Sin embargo, reconocer su función pedagógica aún es una tarea pendiente, afirma el profesor Morales Dueñas. “Si pensamos hoy a las escuelas normales rurales como instituciones sin disponer de internados, estamos renunciando a esa gran posibilidad de formación comunitaria que ofrecen y que forma parte esencial de su historia”.
Demonización y contrarreforma
Durante el gobierno del presidente Lázaro Cárdenas del Río, las normales rurales viven una época de oro, destaca Padilla. Operan entonces hasta 35 instituciones que iban de la mano con el impulso al campo y a la producción agrícola.
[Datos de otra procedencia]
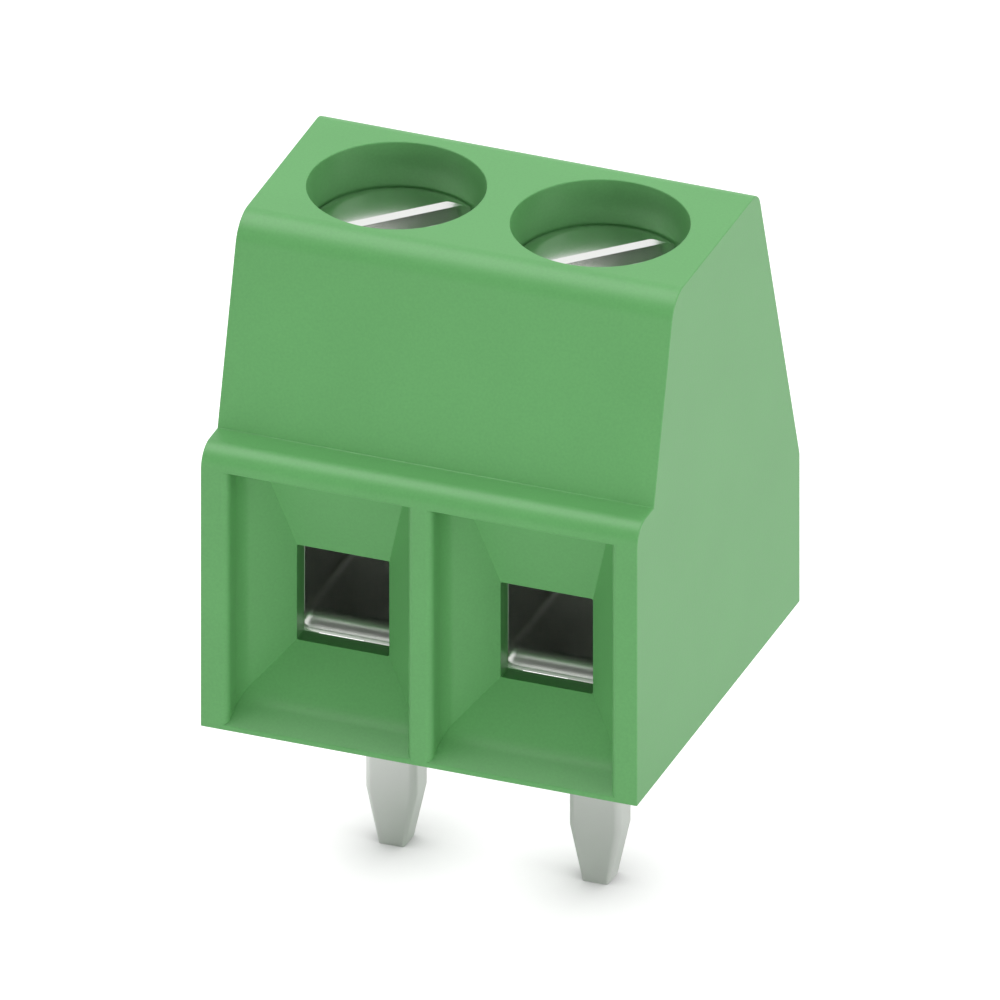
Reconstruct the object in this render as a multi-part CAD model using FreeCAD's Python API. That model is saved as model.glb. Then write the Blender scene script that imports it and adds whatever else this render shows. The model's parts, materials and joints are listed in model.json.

Algunas otras normales tuvieron como antecedente las Escuelas Centrales Agrícolas, creadas por el presidente Plutarco Elías Calles, como la Escuela Normal Rural Miguel Ángel de Quevedo, en la Huerta, Michoacán –cerrada en 1969– que veía en la educación del campesino una tarea fundamental para el desarrollo del país.
Años más tarde, en 1932, con el impulso al fortalecimiento de la educación rural, nacieron las Escuelas Regionales Campesinas, con las que se busca que los hijos de campesinos se conviertan en peritos agrícolas o maestros rurales. Y para mediados de los 40, se convierten finalmente en normales rurales.
Durante la década de los años 20 y 30 del siglo XX, operaron como escuelas mixtas con internado. Hito que no deja de atraer los ataques de los sectores de derecha en una época que “demoniza” su existencia, al asegurar que se admiten mujeres sólo “para usarlas en clases de sexualidad o violarlas”, documenta Tanalís Padilla.
Pero, precisa, la participación de la mujer en el normalismo rural da acceso a las hijas de campesinos a las mismas posibilidades de ascenso social que los hombres y más, las emancipa de ser sólo madres y trabajadoras del campo, pues al generar sus propios recursos, dejan de ser dependientes económicas.
Serán miles las jóvenes de origen campesino que pasarán por las aulas de estas instituciones para sumarse a la lucha por mejorar la vida de las comunidades, y no son pocas las que logran posiciones de liderazgo, enfatiza la experta.
Sin embargo, poco años después de su surgimiento, las normales rurales enfrentan los primeros embates. “Comienzan a crearse mitos a su alrededor y surgen los adjetivos peyorativos a sus alumnos de flojos, prófugos del arado, revoltosos, comunistas y transgresores”, explica Morales Dueñas.
Al concluir el sexenio de Cárdenas del Río, señala Padilla, en los años 40 se inicia un periodo de reformas que eliminan ese proyecto coeducativo. Dejan de operar como instituciones mixtas y se dividen en escuelas de hombres y mujeres. También se unifica su currículum con el de las normales urbanas. Una década más tarde, si bien se crean otras escuelas, el Estado abandona el proyecto pedagógico que les dio origen.
Fue el principio, sostiene, de una contrarreforma que en los años 60 también elimina la formación de seis años, al desaparecer los tres años de educación secundaria, y dejan sólo cuatro años la formación como maestro rural.
A ello se suma un acelerado abandono de los proyectos productivos agrícolas, lo que “las debilita mucho porque ya no forman parte de un proyecto de futuro para el campo, y el propio Estado comienza a verlas como reliquias del pasado”.
En el marco de la guerra fría, las normales rurales reciben uno de los golpes más duros desde el poder político, cuando en el sexenio de Gustavo Díaz Ordaz se ordena el cierre 14 de las 29 escuelas que aún existían. Además, comienzan a criminarlizarlas, y para los años 70 ya se les tacha de “subversivas y guerrilleras”.
Su primer siglo de existencia, afirma Morales Dueñas, ha sido una historia de resistencia. Las normales rurales “rebasan la nostalgia y la narrativa romántica del México posrevolucionario. Son instituciones que cultivan la identidad de un maestro con conciencia de clase”. No se trata de conmemorar 100 años de una escuela normal rural, sino de “reivindicar un proyecto pedagógico, social y político que sigue vigente”.